§ **Material shown**
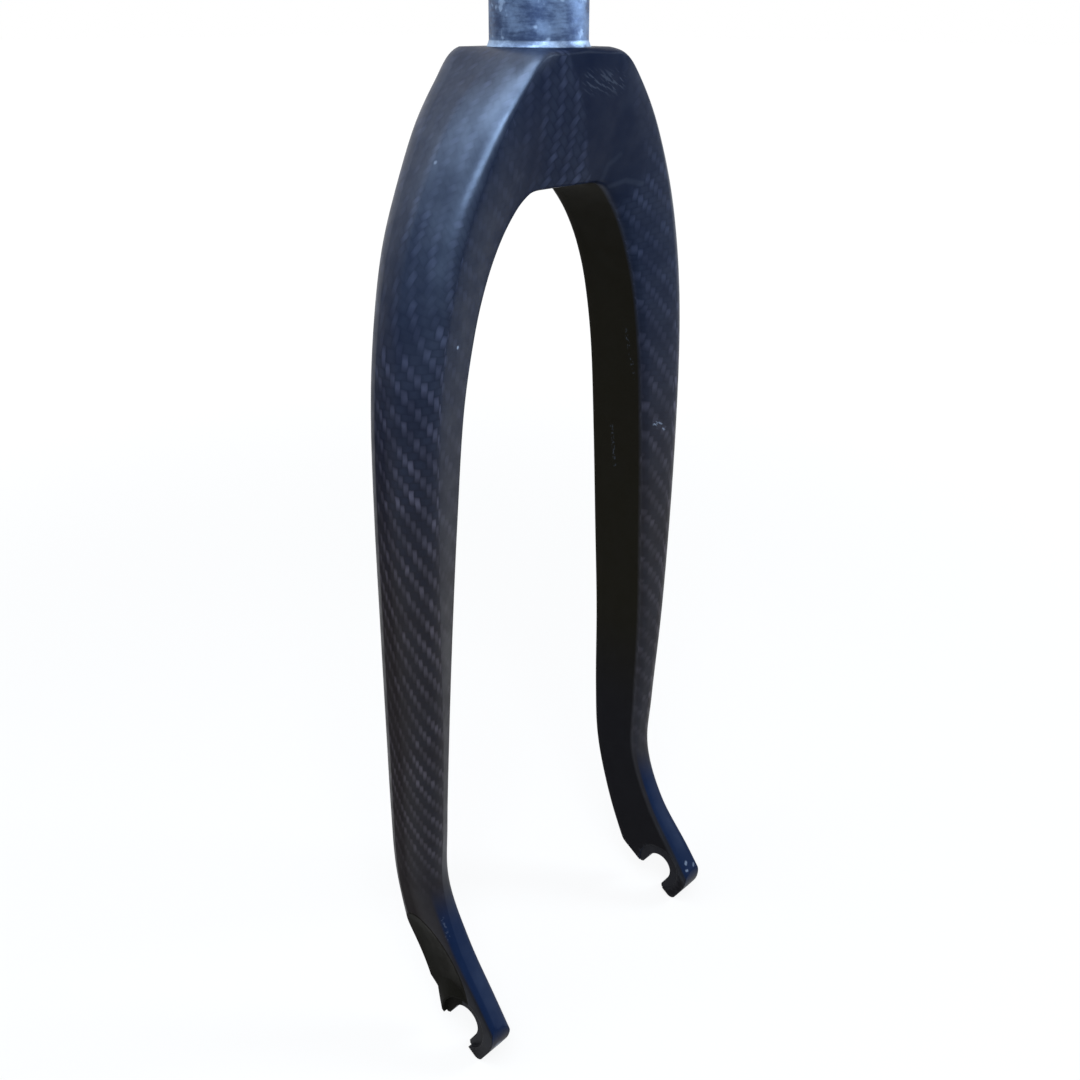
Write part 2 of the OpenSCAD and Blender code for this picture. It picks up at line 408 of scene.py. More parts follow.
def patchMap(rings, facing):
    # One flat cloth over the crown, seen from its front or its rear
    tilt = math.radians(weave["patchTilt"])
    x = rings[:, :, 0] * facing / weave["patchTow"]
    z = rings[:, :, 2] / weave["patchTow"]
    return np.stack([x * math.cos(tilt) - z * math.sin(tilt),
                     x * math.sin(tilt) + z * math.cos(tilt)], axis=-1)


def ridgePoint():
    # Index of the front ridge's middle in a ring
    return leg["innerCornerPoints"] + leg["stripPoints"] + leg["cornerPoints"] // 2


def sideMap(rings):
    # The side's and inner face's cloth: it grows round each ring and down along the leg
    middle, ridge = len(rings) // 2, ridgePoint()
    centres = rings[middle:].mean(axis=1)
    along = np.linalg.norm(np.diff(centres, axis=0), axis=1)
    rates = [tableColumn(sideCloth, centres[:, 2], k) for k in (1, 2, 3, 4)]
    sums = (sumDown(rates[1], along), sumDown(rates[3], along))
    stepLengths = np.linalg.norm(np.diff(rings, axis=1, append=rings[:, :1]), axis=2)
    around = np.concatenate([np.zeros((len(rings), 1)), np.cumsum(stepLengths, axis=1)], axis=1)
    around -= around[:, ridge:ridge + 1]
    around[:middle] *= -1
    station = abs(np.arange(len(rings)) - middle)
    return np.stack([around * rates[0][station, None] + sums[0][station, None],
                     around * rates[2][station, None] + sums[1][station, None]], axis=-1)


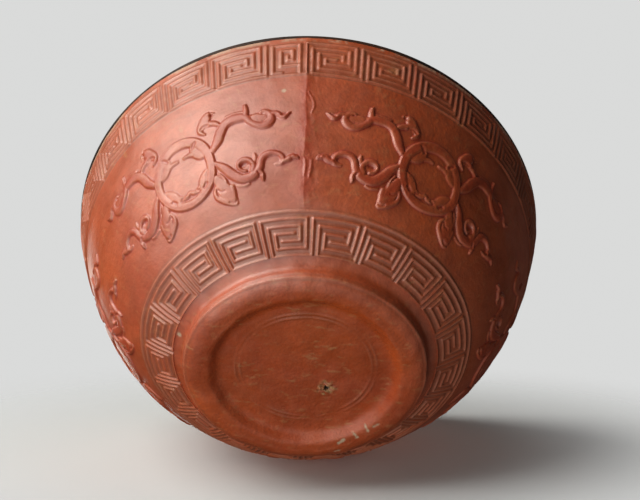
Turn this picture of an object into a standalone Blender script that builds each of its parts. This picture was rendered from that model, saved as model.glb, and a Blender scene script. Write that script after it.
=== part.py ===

§ **Set task**
Set all of the entries down again, exactly as they were given.

§ **Solution for this task**
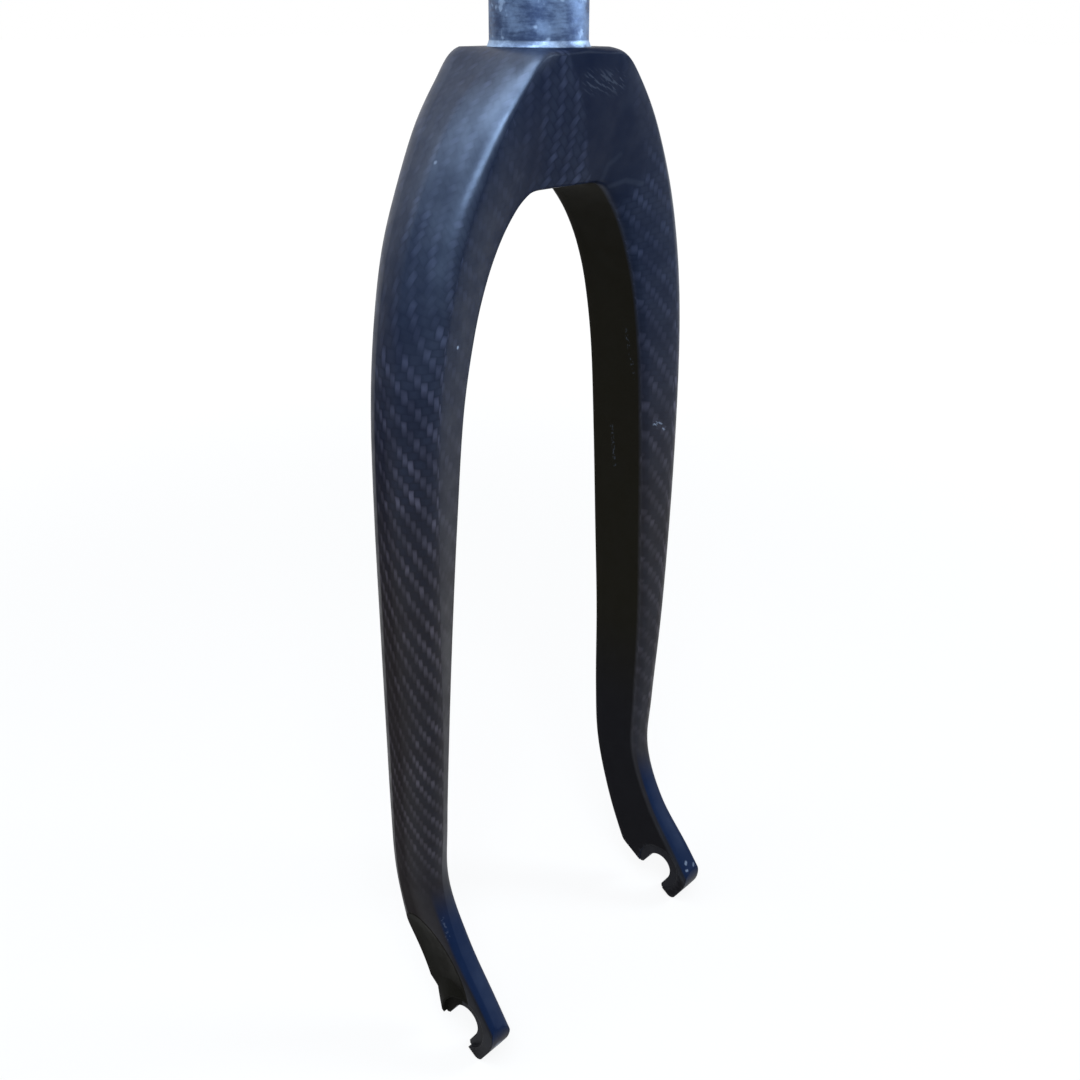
Write part 2 of the OpenSCAD and Blender code for this picture. It picks up at line 408 of scene.py. More parts follow.
def patchMap(rings, facing):
    # One flat cloth over the crown, seen from its front or its rear
    tilt = math.radians(weave["patchTilt"])
    x = rings[:, :, 0] * facing / weave["patchTow"]
    z = rings[:, :, 2] / weave["patchTow"]
    return np.stack([x * math.cos(tilt) - z * math.sin(tilt),
                     x * math.sin(tilt) + z * math.cos(tilt)], axis=-1)


def ridgePoint():
    # Index of the front ridge's middle in a ring
    return leg["innerCornerPoints"] + leg["stripPoints"] + leg["cornerPoints"] // 2


def sideMap(rings):
    # The side's and inner face's cloth: it grows round each ring and down along the leg
    middle, ridge = len(rings) // 2, ridgePoint()
    centres = rings[middle:].mean(axis=1)
    along = np.linalg.norm(np.diff(centres, axis=0), axis=1)
    rates = [tableColumn(sideCloth, centres[:, 2], k) for k in (1, 2, 3, 4)]
    sums = (sumDown(rates[1], along), sumDown(rates[3], along))
    stepLengths = np.linalg.norm(np.diff(rings, axis=1, append=rings[:, :1]), axis=2)
    around = np.concatenate([np.zeros((len(rings), 1)), np.cumsum(stepLengths, axis=1)], axis=1)
    around -= around[:, ridge:ridge + 1]
    around[:middle] *= -1
    station = abs(np.arange(len(rings)) - middle)
    return np.stack([around * rates[0][station, None] + sums[0][station, None],
                     around * rates[2][station, None] + sums[1][station, None]], axis=-1)


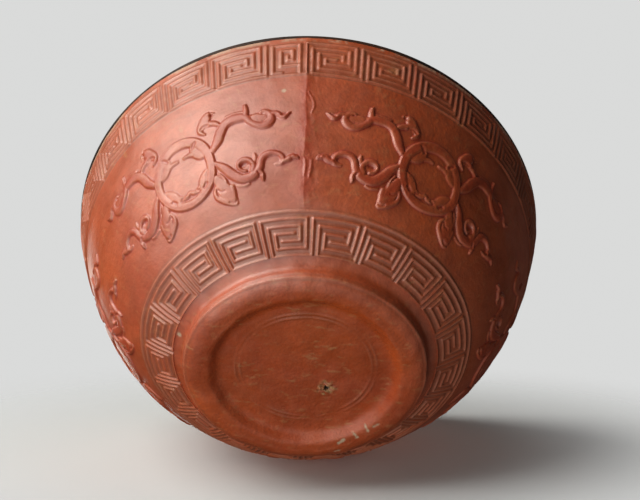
Turn this picture of an object into a standalone Blender script that builds each of its parts. This picture was rendered from that model, saved as model.glb, and a Blender scene script. Write that script after it.
=== part.py ===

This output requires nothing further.